**Problem description:**
Return a copy of every line in the records that includes the word "down".

Parts and joints as JSON
# # # # #
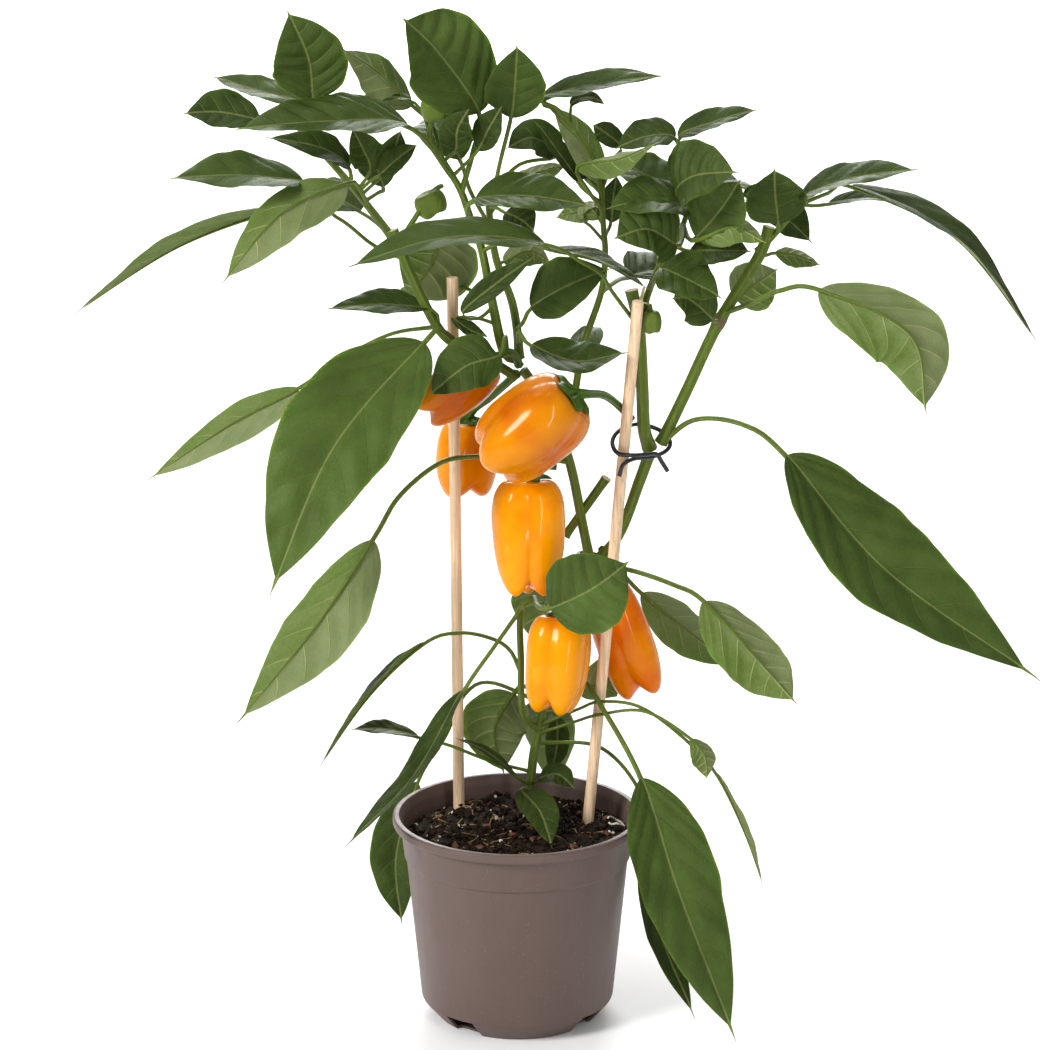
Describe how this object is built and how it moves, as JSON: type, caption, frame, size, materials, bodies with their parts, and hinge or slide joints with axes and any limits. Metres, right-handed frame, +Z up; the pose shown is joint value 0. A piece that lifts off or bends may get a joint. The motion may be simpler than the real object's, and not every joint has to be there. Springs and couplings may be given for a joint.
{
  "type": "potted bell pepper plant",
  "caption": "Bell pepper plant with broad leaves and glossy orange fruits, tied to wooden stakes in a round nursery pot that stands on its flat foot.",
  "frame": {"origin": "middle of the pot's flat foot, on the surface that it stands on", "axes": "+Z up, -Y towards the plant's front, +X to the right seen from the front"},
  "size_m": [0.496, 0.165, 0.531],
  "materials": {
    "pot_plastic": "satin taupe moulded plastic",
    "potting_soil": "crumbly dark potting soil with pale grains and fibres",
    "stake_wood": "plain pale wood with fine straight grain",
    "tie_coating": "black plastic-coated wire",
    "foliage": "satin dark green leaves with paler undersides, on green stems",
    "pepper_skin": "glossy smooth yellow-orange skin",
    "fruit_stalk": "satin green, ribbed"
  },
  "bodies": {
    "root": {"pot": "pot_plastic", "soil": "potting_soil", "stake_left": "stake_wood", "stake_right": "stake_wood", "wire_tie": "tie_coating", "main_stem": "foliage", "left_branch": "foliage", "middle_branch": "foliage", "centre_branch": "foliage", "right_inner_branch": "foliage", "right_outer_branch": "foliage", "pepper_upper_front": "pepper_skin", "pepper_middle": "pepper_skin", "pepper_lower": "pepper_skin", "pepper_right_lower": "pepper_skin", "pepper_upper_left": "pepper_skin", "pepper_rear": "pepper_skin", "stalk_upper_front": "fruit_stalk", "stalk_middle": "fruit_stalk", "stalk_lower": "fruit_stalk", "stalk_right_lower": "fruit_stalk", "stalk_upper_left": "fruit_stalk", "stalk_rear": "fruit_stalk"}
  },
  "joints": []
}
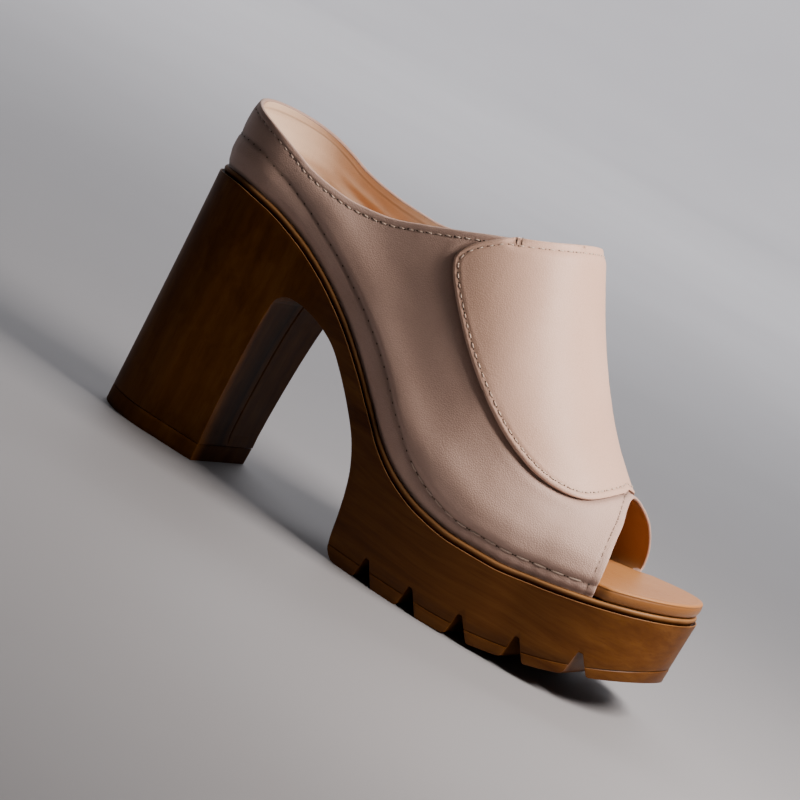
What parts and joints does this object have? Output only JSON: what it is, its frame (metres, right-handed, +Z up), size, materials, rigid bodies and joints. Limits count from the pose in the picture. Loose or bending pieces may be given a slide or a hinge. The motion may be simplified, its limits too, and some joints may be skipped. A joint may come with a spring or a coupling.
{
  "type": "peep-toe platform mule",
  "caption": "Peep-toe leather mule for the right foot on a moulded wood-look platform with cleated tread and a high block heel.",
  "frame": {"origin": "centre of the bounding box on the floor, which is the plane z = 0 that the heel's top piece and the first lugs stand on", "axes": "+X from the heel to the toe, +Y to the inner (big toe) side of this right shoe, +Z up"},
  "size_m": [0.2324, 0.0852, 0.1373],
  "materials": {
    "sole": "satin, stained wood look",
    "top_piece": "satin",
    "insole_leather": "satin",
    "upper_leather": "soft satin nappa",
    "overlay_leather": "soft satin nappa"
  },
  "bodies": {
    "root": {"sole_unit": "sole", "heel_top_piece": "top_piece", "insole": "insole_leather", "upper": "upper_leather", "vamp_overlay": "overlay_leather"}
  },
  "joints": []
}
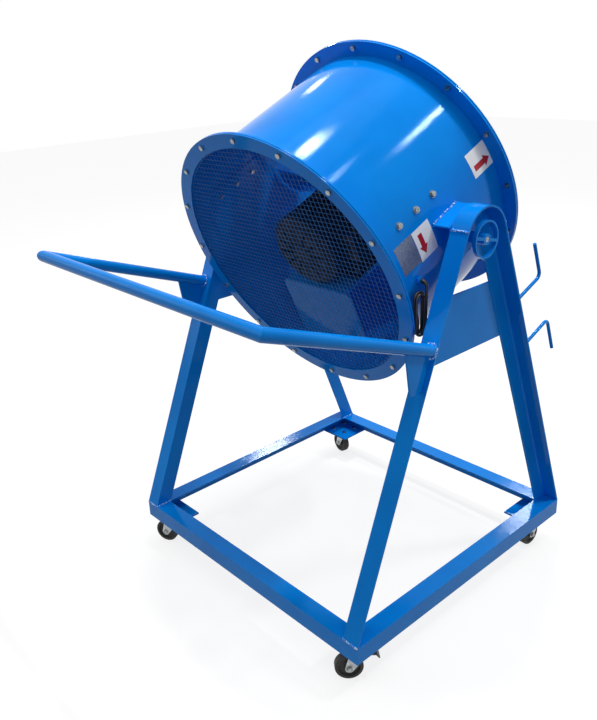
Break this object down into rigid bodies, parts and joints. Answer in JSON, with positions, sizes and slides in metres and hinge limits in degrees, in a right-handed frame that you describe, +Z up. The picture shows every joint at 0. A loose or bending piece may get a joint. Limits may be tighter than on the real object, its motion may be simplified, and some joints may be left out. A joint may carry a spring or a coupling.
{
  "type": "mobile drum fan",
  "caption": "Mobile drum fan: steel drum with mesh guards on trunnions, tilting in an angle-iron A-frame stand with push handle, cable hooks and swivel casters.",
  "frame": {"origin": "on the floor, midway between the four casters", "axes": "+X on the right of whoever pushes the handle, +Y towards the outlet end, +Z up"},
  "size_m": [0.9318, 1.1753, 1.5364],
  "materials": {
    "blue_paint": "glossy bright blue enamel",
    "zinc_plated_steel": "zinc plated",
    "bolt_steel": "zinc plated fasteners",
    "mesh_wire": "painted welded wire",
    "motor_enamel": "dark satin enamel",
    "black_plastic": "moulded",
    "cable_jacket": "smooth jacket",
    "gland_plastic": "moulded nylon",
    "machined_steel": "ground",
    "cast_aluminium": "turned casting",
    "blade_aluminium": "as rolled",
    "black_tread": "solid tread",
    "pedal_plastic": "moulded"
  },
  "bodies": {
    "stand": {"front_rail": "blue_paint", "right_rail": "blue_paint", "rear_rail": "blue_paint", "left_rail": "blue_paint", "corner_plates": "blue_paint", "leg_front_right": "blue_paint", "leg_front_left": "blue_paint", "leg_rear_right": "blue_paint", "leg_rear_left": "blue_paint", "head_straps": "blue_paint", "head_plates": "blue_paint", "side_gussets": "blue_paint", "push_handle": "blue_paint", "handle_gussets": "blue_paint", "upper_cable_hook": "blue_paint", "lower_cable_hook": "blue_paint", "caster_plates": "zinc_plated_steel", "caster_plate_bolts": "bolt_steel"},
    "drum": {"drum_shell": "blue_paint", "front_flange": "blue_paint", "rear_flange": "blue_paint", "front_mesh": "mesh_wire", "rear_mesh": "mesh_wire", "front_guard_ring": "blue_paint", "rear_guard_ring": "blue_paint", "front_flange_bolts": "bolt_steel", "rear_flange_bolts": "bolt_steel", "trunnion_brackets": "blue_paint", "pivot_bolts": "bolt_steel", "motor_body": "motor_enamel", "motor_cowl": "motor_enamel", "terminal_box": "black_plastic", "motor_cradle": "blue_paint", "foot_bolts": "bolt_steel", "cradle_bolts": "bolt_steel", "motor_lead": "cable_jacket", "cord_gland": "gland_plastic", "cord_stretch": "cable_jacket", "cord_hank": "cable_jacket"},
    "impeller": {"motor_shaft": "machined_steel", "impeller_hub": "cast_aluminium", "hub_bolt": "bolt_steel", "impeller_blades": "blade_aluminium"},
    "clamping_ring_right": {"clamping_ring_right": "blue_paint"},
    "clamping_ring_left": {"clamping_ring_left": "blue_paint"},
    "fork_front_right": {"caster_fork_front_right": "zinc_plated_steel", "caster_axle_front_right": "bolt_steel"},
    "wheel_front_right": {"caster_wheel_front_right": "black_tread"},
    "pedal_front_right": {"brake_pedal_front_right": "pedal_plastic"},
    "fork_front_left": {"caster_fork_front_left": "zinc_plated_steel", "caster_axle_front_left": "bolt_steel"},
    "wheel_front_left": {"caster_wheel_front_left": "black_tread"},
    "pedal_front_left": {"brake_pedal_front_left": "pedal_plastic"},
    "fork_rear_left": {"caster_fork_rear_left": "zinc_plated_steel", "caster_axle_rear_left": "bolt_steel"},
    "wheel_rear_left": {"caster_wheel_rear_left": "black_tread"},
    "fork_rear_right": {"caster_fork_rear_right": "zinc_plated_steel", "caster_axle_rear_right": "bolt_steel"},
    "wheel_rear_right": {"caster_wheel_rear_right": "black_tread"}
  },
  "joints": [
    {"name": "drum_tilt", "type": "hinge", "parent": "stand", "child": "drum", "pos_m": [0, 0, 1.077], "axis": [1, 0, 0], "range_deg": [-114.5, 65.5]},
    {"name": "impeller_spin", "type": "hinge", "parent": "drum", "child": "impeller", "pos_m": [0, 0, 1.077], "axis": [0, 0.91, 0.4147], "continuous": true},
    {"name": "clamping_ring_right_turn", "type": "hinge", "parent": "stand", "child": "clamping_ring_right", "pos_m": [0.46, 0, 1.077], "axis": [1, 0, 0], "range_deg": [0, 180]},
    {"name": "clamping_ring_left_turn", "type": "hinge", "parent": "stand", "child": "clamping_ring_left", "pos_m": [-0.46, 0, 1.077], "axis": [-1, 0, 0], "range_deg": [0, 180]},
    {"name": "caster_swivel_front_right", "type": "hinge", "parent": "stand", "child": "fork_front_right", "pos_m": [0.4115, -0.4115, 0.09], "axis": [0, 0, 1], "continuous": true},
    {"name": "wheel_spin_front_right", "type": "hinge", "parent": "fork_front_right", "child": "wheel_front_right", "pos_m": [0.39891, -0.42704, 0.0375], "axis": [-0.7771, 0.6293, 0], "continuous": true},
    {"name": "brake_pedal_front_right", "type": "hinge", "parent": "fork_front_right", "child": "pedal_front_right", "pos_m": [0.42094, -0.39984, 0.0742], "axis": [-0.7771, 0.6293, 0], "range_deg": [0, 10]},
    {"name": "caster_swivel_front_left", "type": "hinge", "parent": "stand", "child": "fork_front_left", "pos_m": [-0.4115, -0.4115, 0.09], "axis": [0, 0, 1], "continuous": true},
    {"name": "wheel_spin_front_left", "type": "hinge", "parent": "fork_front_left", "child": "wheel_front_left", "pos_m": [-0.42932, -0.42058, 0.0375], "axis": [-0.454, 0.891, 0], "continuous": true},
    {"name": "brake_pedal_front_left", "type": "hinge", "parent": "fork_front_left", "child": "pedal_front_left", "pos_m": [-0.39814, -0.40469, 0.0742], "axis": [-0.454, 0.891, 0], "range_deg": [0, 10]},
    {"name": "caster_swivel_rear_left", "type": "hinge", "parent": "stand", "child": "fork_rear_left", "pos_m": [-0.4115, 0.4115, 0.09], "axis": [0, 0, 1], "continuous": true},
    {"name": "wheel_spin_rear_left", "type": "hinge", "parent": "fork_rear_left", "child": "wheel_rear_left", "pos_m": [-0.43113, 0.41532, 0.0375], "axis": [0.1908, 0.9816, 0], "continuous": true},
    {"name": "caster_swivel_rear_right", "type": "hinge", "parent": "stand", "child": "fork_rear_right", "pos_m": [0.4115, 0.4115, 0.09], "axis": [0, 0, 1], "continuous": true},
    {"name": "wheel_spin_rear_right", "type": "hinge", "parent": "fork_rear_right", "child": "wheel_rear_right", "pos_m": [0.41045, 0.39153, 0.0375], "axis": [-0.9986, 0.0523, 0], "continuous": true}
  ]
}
# # # # #
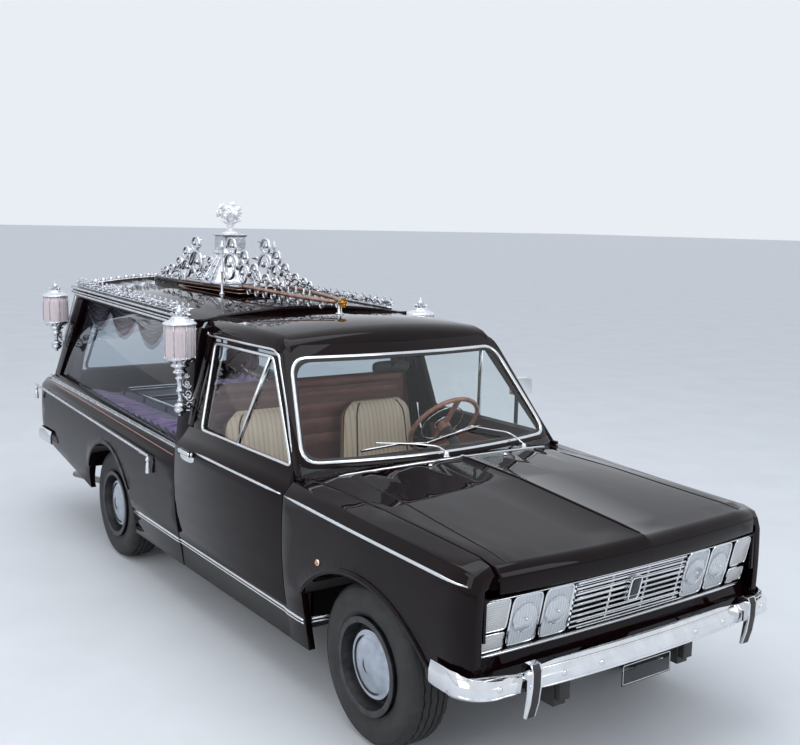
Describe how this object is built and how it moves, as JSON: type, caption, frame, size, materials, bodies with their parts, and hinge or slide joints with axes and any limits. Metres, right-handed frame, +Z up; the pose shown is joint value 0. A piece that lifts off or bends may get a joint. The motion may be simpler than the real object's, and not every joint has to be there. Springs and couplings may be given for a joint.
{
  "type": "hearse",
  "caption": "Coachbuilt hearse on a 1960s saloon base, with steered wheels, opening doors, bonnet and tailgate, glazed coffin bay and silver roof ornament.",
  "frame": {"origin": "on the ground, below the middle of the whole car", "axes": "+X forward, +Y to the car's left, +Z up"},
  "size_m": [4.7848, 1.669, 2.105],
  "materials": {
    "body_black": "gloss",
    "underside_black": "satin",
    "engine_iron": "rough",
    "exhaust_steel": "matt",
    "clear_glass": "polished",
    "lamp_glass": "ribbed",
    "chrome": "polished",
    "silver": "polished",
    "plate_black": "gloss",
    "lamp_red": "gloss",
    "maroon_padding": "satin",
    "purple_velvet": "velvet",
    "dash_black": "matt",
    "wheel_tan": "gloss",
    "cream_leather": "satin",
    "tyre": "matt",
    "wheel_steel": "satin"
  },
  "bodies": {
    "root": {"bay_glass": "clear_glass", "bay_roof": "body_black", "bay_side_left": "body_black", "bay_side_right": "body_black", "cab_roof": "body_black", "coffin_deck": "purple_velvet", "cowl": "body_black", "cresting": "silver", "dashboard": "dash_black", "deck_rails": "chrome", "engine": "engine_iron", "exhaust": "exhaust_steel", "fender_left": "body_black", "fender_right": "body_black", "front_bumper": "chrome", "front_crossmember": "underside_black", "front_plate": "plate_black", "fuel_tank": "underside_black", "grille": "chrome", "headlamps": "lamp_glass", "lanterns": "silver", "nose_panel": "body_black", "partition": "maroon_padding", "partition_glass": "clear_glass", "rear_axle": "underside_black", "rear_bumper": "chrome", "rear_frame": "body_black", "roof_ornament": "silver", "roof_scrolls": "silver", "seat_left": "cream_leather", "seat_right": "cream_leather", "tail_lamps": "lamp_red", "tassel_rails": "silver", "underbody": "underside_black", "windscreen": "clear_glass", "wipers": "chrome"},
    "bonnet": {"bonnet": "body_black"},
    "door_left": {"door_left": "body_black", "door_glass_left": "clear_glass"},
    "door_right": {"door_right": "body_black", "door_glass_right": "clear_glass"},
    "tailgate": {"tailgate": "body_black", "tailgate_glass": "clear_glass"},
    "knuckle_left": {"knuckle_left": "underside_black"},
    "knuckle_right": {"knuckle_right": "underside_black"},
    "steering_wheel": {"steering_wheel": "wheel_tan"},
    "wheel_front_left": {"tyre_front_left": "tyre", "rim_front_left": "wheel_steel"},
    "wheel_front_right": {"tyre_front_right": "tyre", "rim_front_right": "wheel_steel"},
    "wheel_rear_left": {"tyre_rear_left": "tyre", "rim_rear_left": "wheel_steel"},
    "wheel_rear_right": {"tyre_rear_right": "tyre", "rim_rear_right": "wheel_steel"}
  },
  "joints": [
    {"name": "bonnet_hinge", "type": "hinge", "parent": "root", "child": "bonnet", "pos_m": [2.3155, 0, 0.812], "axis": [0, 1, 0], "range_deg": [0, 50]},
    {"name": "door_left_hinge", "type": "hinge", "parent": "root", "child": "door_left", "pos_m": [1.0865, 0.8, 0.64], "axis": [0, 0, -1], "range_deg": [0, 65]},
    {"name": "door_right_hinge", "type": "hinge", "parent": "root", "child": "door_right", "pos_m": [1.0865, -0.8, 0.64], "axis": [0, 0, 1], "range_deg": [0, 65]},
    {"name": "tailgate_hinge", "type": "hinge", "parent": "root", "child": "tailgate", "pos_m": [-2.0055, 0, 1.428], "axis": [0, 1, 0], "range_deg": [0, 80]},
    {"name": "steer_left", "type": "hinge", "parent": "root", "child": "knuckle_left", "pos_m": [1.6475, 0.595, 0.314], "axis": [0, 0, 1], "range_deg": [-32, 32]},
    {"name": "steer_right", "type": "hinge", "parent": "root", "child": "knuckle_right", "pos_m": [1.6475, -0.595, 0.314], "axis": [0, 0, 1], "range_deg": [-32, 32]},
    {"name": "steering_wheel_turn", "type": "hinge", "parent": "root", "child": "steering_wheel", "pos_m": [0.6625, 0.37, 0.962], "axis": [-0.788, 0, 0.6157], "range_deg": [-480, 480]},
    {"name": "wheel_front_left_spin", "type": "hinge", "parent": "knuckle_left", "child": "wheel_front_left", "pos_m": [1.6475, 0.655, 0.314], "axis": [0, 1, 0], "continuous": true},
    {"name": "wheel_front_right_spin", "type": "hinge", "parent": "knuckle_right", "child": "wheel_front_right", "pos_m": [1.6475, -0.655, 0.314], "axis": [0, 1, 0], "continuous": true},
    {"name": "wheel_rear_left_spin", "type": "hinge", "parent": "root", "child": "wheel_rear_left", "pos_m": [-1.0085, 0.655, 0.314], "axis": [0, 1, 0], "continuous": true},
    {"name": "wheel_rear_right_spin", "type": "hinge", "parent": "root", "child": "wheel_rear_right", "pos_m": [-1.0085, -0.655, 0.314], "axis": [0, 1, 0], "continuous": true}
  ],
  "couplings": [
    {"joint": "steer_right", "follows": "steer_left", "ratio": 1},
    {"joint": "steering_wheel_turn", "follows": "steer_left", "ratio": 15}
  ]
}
# # # # #
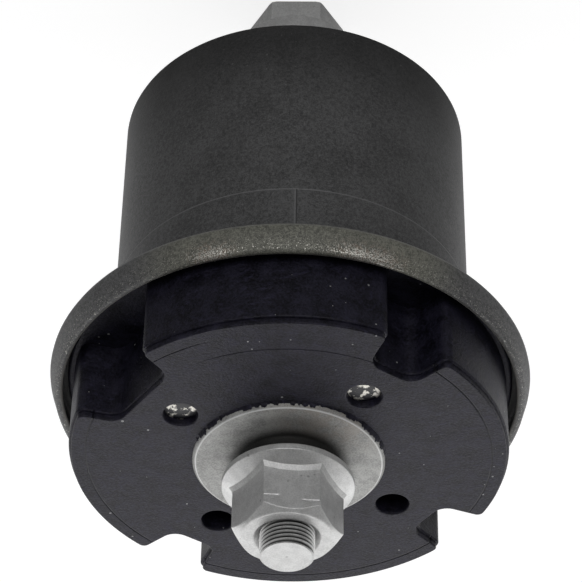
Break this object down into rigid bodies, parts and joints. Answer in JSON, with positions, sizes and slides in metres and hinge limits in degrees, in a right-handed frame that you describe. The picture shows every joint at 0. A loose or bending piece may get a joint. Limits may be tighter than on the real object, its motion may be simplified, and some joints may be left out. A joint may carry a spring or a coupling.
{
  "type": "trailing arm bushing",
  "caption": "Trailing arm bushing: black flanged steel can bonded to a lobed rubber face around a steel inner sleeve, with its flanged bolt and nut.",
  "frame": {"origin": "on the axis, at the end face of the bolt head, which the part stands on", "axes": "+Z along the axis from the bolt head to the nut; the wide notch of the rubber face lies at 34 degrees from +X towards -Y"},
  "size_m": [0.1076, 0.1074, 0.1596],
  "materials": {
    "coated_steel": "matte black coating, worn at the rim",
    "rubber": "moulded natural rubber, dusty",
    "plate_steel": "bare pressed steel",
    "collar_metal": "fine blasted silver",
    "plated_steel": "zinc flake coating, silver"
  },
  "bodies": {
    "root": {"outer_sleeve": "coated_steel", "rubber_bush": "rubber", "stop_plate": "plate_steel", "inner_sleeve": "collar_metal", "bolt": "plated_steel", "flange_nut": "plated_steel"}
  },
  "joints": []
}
# # # # #
**Task response:**
Break this object down into rigid bodies, parts and joints. Answer in JSON, with positions, sizes and slides in metres and hinge limits in degrees, in a right-handed frame that you describe, +Z up. The picture shows every joint at 0. A loose or bending piece may get a joint. Limits may be tighter than on the real object, its motion may be simplified, and some joints may be left out. A joint may carry a spring or a coupling.
Break this object down into rigid bodies, parts and joints. Answer in JSON, with positions, sizes and slides in metres and hinge limits in degrees, in a right-handed frame that you describe. The picture shows every joint at 0. A loose or bending piece may get a joint. Limits may be tighter than on the real object, its motion may be simplified, and some joints may be left out. A joint may carry a spring or a coupling.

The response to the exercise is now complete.